Tracey Drake, a spokeswoman for the Empress, confirmed the ban and said hotel officials were “as amused as everyone else” by his letter.

 

It all started when...

...Burchill, a 49-year-old salesman from Dartmouth, Nova Scotia, went to Victoria 17 years ago for a conference hosted by his new employer. He planned to see friends from the Canadian Naval Reserves, and had promised to bring them a local delicacy from home: Chris Brothers TNT Pepperoni.

He filled a whole suitcase. “I brought enough for a ship,” he wrote.

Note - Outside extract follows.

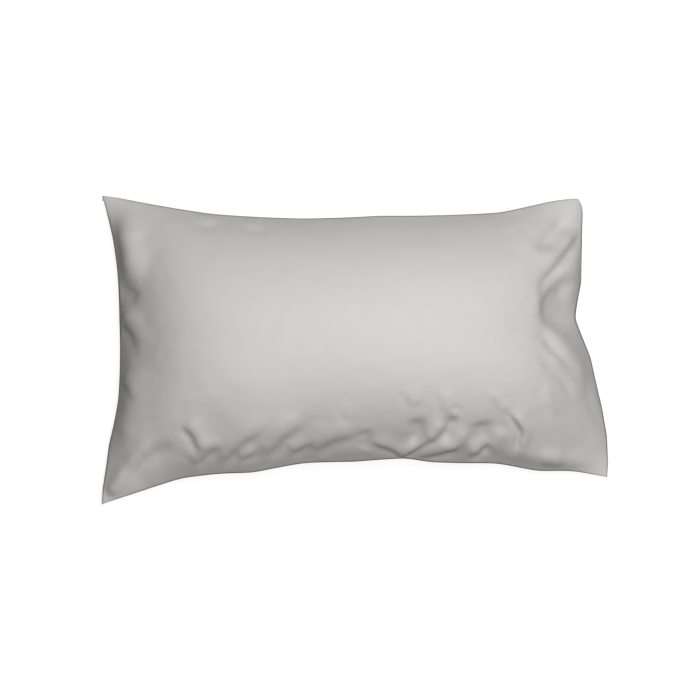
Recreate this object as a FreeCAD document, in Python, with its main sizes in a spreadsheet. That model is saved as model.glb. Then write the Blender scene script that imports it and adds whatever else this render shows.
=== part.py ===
"""Bed pillow: a fibre-filled ticking pillow inside a tuck-in cotton pillowcase, lying flat.

Millimetres, +Z up. The origin is under the middle of the pillow, on the surface that it lies on. +X points to the
case's open end (its mouth) and +Y to its far long side.

Every cloth is a layer over one plan, a four-sided outline with bowed sides. A place on the plan is (u, v): u runs
from -1 at the closed end to 1 at the mouth, and v from -1 at the near side to 1 at the far side.
"""

import FreeCAD, Part
import Sketcher
import os

CUBIC = 3
DRIVING_DIMENSIONS = [
    ("ClosedEndX", 380.0, "centre to the closed end's corners"),
    ("ClosedEndY", 232.0, "centre line to the closed end's corners"),
    ("MouthFarX", 340.0, "far corner of the mouth, along the length"),
    ("MouthFarY", 227.0, "far corner of the mouth, across"),
    ("MouthNearX", 380.0, "near corner of the mouth, along the length"),
    ("MouthNearY", -191.0, "near corner of the mouth, across"),
    ("BowFar", 33.0, "how far the far side bows in at its middle"),
    ("BowNear", 46.0, "how far the near side bows in at its middle"),
    ("BowClosed", 27.0, "how far the closed end bows in"),
    ("BowMouth", 19.0, "how far the mouth bows in"),
    ("SeamHeight", 78.0, "height of the side seams at mid length"),
    ("SeamDrop", 60.0, "how much lower the seams are at both ends"),
    ("CrownTop", 118.0, "rise of the front panel above the seam"),
    ("CrownBottom", 112.0, "fall of the back panel below the seam, before the floor stops it"),
    ("ClothThick", 1.0, "thickness that every cloth is drawn with"),
    ("SeamThick", 2.0, "thickness of the case's French seams"),
    ("SeamWide", 8.0, "width of the case's French seams"),
    ("MouthLift", 2.5, "how far the front panel's mouth edge stands up at its middle"),
    ("MouthFall", 1.5, "how far the back panel's mouth edge hangs down at its middle"),
    ("FlapDepth", 150.0, "how far the tuck-in flap reaches into the case"),
    ("FlapFold", 26.0, "length over which the flap turns down behind the mouth"),
    ("FlapGap", 3.2, "height of the flap over the back panel"),
    ("BackHemWide", 20.0, "width of the back panel's double-turned hem"),
    ("FlapHemWide", 12.0, "width of the flap's double-turned hem"),
    ("HemThick", 1.5, "thickness that a hem adds"),
    ("ThreadThick", 0.7, "thickness of a row of stitches"),
    ("InsertGap", 5.8, "height of the ticking over the back panel's inside"),
    ("InsertDrop", 3.0, "how much lower the ticking's crown is than the case's"),
    ("EdgeGap", 1.2, "space between the ticking's panels at their edge, which the fill takes"),
    ("PipingRadius", 1.3, "radius of the ticking's piping"),
    ("PipingOut", 1.7, "distance of the piping's centre outside the ticking's edge"),
    ("BasePlateX", 400.0, "length of the flat that the pillow rests on"),
    ("BasePlateY", 170.0, "width of the flat that the pillow rests on"),
    ("BaseStep", 0.15, "how far that flat stands out of the cloth"),
    ("LabelWide", 26.0, "width of a care label"),
    ("LabelLong", 38.0, "length of a care label"),
    ("LabelThick", 0.6, "thickness of a care label"),
]
# Where things lie on the plan, as shares of it.
WHOLE = (-1.0, 1.0)
INSERT_U = (-0.965, 0.895)
INSERT_V = (-0.943, 0.943)
FLAP_V = (-0.93, 0.93)
BACK_HEM_V = (-0.87, 0.87)
SEAM_END_U = 0.98
TACK_U = (0.983, 0.999)
TACK_V = (0.970, 0.997)
CLOSING_V = (0.15, 0.62)
CASE_LABEL_AT = (-0.42, -0.95)
TICKING_LABEL_AT = (0.40, -0.91)
LAYER_GAP = 0.2

doc = FreeCAD.newDocument("BedPillow")
sheet = doc.addObject("Spreadsheet::Sheet", "Dimensions")
for row, (alias, value, meaning) in enumerate(DRIVING_DIMENSIONS, start=1):
    sheet.set(f"A{row}", meaning)
    sheet.set(f"B{row}", str(value))
    sheet.setAlias(f"B{row}", alias)
doc.recompute()


def size(alias):
    """A driving dimension's value, in millimetres."""
    return float(sheet.get(alias))


# ---------------------------------------------------------------- the plan and the heights over it


def plan(u, v):
    """The place (x, y) on the plan of (u, v): straight between the corners, then bowed in on each side."""
    near, far = (1 - v) / 2, (1 + v) / 2
    closed, mouth = (1 - u) / 2, (1 + u) / 2
    x = -size("ClosedEndX") * closed + (size("MouthNearX") * near + size("MouthFarX") * far) * mouth
    y_closed = size("ClosedEndY") * (far - near)
    y_mouth = size("MouthNearY") * near + size("MouthFarY") * far
    x += (size("BowClosed") * closed - size("BowMouth") * mouth) * (1 - v * v)
    y = y_closed * closed + y_mouth * mouth
    y += (size("BowNear") * near - size("BowFar") * far) * (1 - u * u)
    return x, y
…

When he landed, the airline could not find the bag. But it arrived the next day, after he had checked into the Empress on the fourth floor. His room had no refrigerator, and he worried about keeping the meat cool. But the room had a nicely appointed window, and there was a chill in the April air. A plan formed: Why not spread the meat on a table next to an open window and on the window sill to keep it cool? So he did.

 

Then he went for a walk.

The sight that greeted him when he returned to his room hours later can only be described as “an explosion,” he wrote. About 40 sea gulls had sneaked in through a small opening in the window and were having a feast, he told the Canadian Broadcasting Corp. radio show As It Happens.

“They’d been eating the pepperoni - I’m specific with the TNT because it’s hot,” he recalled. “They’d been eating that for about five hours, and you can imagine what the room looked like. They were carrying on their life processes in there.” Excrement, feathers and pepperoni chunks were everywhere.

“Brothers’ TNT Pepperoni does NASTY things to a sea gull’s digestive system,” he wrote. “The smell,” he recalled in the radio interview, “was overwhelming.”

“The shocking thing for me was the saliva,” he marveled. “I didn’t know that sea gulls drooled. The slime was covering everything. They were whipping it up into the air. It was like a tornado.”

 

His sudden appearance startled the birds.

The birds tried to leave but kept crashing into the lamps and the curtains. Most people would’ve probably called housekeeping then. But Burchill waded in and tried to take back his room. He said he opened all the windows to let the birds out. When one tried to return, he hurled a shoe - light brown. Shoe and bird sailed out of the window.

One bird did not seem to want to leave, so he flung a bath towel over it and threw it out, as well. “I had forgotten that sea gulls cannot fly when they are wrapped in a towel,” he admitted. This all occurred during high tea at the hotel. Tourists were lined up beneath his window. Both the wrapped-up sea gull and the shoe landed on them.

 

His troubles weren’t over.

To get to a work dinner, Burchill retrieved his shoe, cleaned it off and jammed a hair dryer into it.

But the phone rang, and while he was out of the room, he said, the hair dryer “vibrated free” from the shoe and fell into a sink full of water, knocking out the power.

Finally, sitting amid the mess, he summoned housekeeping.

“I can still remember the look on the lady’s face when she opened the door,” he wrote. “I had absolutely no idea what to tell her, so I just said, ‘I’m sorry,’ and I went to dinner.”

 

Why didn’t he call for help straight away?

“To tell you the truth, I thought I could handle it,” he told the radio hosts.

Afterward, the letter sent to his company laid out the stark terms: He was never, ever to set foot in the hotel again.

In March, Burchill was across the street from the Empress when he decided to send the letter, emphasising how much he had matured.

And who knows? Maybe memories of feathered slime and pepperoni chunks had faded.

Two days later, Burchill said, he received a phone call from a manager - who was laughing. The ban, at last, was lifted.

“I have to say, it absolutely made our week,” the hotel’s general manager, Indu Brar, recalled of the letter.

When his story bubbled up on social media, it buoyed readers far and wide.

Burchill said it might be because “the whole world is so stressed out right now that they were looking for an excuse to laugh.”

He recently made a bold peace offering to the hotel staff: a pound of Brothers’ TNT Pepperoni. He also asked Brar for an official written version of the “pardon.”

She obliged, and invited him and his family to stay at the Empress the next time they visited Victoria.

Brar had one stipulation (well, two), she said by email: “As long as he leaves the pepperoni in Nova Scotia and keeps his hotel room window closed, he is welcome back any time.”